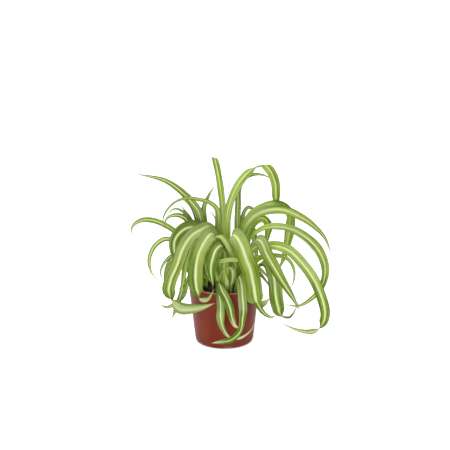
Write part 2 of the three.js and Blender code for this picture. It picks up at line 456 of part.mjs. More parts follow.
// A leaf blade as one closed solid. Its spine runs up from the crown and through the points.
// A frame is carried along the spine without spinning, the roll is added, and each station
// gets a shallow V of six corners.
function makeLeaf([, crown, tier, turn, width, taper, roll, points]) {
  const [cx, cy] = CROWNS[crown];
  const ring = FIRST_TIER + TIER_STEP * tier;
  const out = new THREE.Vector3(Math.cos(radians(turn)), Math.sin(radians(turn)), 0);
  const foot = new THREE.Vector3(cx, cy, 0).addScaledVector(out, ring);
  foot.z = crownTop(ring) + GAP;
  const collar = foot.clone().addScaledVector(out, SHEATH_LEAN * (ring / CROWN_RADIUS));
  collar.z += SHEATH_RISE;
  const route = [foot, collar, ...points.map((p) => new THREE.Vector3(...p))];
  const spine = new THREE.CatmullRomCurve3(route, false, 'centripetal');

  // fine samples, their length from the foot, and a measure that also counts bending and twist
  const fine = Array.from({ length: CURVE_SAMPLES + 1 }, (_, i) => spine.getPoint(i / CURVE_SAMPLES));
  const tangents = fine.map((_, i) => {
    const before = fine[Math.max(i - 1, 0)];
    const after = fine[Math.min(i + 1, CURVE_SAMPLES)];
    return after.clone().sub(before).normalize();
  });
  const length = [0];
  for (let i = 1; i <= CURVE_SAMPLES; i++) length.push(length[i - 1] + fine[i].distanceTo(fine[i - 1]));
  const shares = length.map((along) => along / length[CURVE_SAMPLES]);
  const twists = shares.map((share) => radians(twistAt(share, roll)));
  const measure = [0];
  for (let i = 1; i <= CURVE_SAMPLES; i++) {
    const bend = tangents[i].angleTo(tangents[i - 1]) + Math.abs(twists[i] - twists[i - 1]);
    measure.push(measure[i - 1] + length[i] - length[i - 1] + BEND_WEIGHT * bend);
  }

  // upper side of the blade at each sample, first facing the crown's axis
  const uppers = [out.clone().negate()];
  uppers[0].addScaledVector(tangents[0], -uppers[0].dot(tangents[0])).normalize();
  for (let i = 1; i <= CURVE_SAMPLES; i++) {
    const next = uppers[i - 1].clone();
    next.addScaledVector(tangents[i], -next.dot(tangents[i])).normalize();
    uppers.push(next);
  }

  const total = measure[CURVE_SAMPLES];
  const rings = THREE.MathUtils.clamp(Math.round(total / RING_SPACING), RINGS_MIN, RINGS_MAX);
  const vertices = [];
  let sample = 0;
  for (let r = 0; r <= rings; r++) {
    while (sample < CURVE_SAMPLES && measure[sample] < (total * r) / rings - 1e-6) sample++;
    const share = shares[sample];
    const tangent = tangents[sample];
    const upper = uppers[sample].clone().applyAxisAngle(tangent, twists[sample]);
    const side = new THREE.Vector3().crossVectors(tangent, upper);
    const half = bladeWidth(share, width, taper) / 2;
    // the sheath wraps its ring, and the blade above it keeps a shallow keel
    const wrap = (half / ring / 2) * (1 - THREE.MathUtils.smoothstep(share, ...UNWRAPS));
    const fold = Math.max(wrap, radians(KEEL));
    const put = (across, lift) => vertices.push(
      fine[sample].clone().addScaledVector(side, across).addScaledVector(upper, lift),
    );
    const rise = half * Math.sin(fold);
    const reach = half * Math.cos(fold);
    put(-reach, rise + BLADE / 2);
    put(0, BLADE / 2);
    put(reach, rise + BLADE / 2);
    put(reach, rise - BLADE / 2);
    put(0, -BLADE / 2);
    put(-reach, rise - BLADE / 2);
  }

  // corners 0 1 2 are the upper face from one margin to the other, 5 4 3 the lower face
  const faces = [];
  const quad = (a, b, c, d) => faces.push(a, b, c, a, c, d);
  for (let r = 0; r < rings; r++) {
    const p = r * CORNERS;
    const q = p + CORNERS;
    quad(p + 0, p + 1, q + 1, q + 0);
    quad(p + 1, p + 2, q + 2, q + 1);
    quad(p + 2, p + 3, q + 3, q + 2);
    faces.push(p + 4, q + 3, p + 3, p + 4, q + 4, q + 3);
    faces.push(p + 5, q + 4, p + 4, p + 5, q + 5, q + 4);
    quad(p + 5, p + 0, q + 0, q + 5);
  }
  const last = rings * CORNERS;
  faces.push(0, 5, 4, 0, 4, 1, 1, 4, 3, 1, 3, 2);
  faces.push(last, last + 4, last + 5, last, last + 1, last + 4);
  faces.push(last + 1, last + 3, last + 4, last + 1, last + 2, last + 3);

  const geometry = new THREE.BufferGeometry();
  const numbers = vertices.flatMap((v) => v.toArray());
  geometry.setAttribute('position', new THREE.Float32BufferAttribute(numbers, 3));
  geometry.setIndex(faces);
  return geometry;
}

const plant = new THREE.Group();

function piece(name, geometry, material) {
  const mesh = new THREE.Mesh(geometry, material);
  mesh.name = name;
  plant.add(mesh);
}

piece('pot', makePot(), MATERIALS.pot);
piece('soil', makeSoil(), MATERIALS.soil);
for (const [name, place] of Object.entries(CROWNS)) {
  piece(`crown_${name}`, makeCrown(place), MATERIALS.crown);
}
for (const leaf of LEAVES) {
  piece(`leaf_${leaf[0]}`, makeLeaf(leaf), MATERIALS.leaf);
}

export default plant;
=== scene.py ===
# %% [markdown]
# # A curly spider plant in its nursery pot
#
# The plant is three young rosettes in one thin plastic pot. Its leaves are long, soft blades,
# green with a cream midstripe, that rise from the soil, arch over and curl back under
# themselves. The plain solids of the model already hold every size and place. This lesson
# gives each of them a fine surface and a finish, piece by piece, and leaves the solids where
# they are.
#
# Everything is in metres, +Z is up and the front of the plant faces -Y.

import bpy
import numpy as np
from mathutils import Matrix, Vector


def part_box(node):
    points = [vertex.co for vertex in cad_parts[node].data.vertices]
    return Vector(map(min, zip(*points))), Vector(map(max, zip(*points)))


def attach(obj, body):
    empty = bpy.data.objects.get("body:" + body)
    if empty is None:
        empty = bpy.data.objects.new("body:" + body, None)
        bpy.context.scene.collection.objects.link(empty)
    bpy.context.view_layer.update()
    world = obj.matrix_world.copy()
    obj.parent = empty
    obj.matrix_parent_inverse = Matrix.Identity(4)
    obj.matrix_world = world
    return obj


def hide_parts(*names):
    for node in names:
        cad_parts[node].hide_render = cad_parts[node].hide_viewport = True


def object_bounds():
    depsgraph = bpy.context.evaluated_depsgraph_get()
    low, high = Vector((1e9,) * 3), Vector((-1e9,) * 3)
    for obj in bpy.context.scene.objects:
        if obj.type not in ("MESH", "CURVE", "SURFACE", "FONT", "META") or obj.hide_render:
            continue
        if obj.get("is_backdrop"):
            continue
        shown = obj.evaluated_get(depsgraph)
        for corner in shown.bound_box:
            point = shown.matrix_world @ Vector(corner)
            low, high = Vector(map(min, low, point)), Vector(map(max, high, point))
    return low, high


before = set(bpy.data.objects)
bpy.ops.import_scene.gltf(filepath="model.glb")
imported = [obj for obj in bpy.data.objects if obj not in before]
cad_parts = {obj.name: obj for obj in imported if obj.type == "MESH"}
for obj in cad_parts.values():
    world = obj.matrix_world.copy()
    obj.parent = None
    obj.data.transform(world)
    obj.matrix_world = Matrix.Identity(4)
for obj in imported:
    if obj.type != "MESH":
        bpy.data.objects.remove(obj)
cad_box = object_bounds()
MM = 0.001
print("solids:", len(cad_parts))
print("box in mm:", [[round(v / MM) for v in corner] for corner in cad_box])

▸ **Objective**
Reproduce only the lines from the one containing "const plant = new THREE.Group();" through the one containing "for node in", inclusive of both.

▸ **Solution to this problem**
const plant = new THREE.Group();

function piece(name, geometry, material) {
  const mesh = new THREE.Mesh(geometry, material);
  mesh.name = name;
  plant.add(mesh);
}

piece('pot', makePot(), MATERIALS.pot);
piece('soil', makeSoil(), MATERIALS.soil);
for (const [name, place] of Object.entries(CROWNS)) {
  piece(`crown_${name}`, makeCrown(place), MATERIALS.crown);
}
for (const leaf of LEAVES) {
  piece(`leaf_${leaf[0]}`, makeLeaf(leaf), MATERIALS.leaf);
}

export default plant;
=== scene.py ===
# %% [markdown]
# # A curly spider plant in its nursery pot
#
# The plant is three young rosettes in one thin plastic pot. Its leaves are long, soft blades,
# green with a cream midstripe, that rise from the soil, arch over and curl back under
# themselves. The plain solids of the model already hold every size and place. This lesson
# gives each of them a fine surface and a finish, piece by piece, and leaves the solids where
# they are.
#
# Everything is in metres, +Z is up and the front of the plant faces -Y.

import bpy
import numpy as np
from mathutils import Matrix, Vector


def part_box(node):
    points = [vertex.co for vertex in cad_parts[node].data.vertices]
    return Vector(map(min, zip(*points))), Vector(map(max, zip(*points)))


def attach(obj, body):
    empty = bpy.data.objects.get("body:" + body)
    if empty is None:
        empty = bpy.data.objects.new("body:" + body, None)
        bpy.context.scene.collection.objects.link(empty)
    bpy.context.view_layer.update()
    world = obj.matrix_world.copy()
    obj.parent = empty
    obj.matrix_parent_inverse = Matrix.Identity(4)
    obj.matrix_world = world
    return obj


def hide_parts(*names):
    for node in names:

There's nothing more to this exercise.